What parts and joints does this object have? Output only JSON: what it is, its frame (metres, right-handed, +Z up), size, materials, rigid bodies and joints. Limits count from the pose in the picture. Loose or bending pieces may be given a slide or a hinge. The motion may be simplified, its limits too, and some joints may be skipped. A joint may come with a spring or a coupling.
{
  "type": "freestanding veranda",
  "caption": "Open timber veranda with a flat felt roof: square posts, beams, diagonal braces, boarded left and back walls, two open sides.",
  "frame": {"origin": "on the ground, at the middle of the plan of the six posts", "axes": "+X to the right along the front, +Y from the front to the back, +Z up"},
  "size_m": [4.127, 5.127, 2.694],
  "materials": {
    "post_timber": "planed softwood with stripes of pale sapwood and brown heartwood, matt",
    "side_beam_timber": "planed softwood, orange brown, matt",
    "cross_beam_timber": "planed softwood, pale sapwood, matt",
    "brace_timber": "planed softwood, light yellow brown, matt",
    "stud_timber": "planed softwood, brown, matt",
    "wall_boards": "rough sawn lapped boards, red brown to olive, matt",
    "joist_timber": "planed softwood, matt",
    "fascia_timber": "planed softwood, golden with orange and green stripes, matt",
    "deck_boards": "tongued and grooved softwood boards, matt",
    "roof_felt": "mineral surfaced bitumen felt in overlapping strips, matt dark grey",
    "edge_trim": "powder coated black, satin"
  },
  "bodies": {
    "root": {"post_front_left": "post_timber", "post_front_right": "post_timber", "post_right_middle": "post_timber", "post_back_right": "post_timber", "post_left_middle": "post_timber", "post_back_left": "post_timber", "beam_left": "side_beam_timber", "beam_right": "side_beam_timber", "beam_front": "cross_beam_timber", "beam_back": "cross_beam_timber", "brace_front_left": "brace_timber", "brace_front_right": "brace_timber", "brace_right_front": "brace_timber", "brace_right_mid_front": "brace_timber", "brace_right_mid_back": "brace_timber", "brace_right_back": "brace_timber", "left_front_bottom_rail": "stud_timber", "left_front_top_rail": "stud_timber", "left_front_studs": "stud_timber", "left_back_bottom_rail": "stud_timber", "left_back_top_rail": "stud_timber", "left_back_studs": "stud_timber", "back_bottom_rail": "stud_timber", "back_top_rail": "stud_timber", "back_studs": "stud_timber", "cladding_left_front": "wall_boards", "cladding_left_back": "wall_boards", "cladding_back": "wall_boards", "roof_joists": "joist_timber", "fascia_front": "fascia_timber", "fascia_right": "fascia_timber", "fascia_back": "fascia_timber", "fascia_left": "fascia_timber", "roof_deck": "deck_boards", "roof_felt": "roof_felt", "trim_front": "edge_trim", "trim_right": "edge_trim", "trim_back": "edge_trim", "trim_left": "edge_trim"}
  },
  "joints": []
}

====

> **What is asked**
Take the data above and return it exactly.

> **Completed exercise**
What parts and joints does this object have? Output only JSON: what it is, its frame (metres, right-handed, +Z up), size, materials, rigid bodies and joints. Limits count from the pose in the picture. Loose or bending pieces may be given a slide or a hinge. The motion may be simplified, its limits too, and some joints may be skipped. A joint may come with a spring or a coupling.
{
  "type": "freestanding veranda",
  "caption": "Open timber veranda with a flat felt roof: square posts, beams, diagonal braces, boarded left and back walls, two open sides.",
  "frame": {"origin": "on the ground, at the middle of the plan of the six posts", "axes": "+X to the right along the front, +Y from the front to the back, +Z up"},
  "size_m": [4.127, 5.127, 2.694],
  "materials": {
    "post_timber": "planed softwood with stripes of pale sapwood and brown heartwood, matt",
    "side_beam_timber": "planed softwood, orange brown, matt",
    "cross_beam_timber": "planed softwood, pale sapwood, matt",
    "brace_timber": "planed softwood, light yellow brown, matt",
    "stud_timber": "planed softwood, brown, matt",
    "wall_boards": "rough sawn lapped boards, red brown to olive, matt",
    "joist_timber": "planed softwood, matt",
    "fascia_timber": "planed softwood, golden with orange and green stripes, matt",
    "deck_boards": "tongued and grooved softwood boards, matt",
    "roof_felt": "mineral surfaced bitumen felt in overlapping strips, matt dark grey",
    "edge_trim": "powder coated black, satin"
  },
  "bodies": {
    "root": {"post_front_left": "post_timber", "post_front_right": "post_timber", "post_right_middle": "post_timber", "post_back_right": "post_timber", "post_left_middle": "post_timber", "post_back_left": "post_timber", "beam_left": "side_beam_timber", "beam_right": "side_beam_timber", "beam_front": "cross_beam_timber", "beam_back": "cross_beam_timber", "brace_front_left": "brace_timber", "brace_front_right": "brace_timber", "brace_right_front": "brace_timber", "brace_right_mid_front": "brace_timber", "brace_right_mid_back": "brace_timber", "brace_right_back": "brace_timber", "left_front_bottom_rail": "stud_timber", "left_front_top_rail": "stud_timber", "left_front_studs": "stud_timber", "left_back_bottom_rail": "stud_timber", "left_back_top_rail": "stud_timber", "left_back_studs": "stud_timber", "back_bottom_rail": "stud_timber", "back_top_rail": "stud_timber", "back_studs": "stud_timber", "cladding_left_front": "wall_boards", "cladding_left_back": "wall_boards", "cladding_back": "wall_boards", "roof_joists": "joist_timber", "fascia_front": "fascia_timber", "fascia_right": "fascia_timber", "fascia_back": "fascia_timber", "fascia_left": "fascia_timber", "roof_deck": "deck_boards", "roof_felt": "roof_felt", "trim_front": "edge_trim", "trim_right": "edge_trim", "trim_back": "edge_trim", "trim_left": "edge_trim"}
  },
  "joints": []
}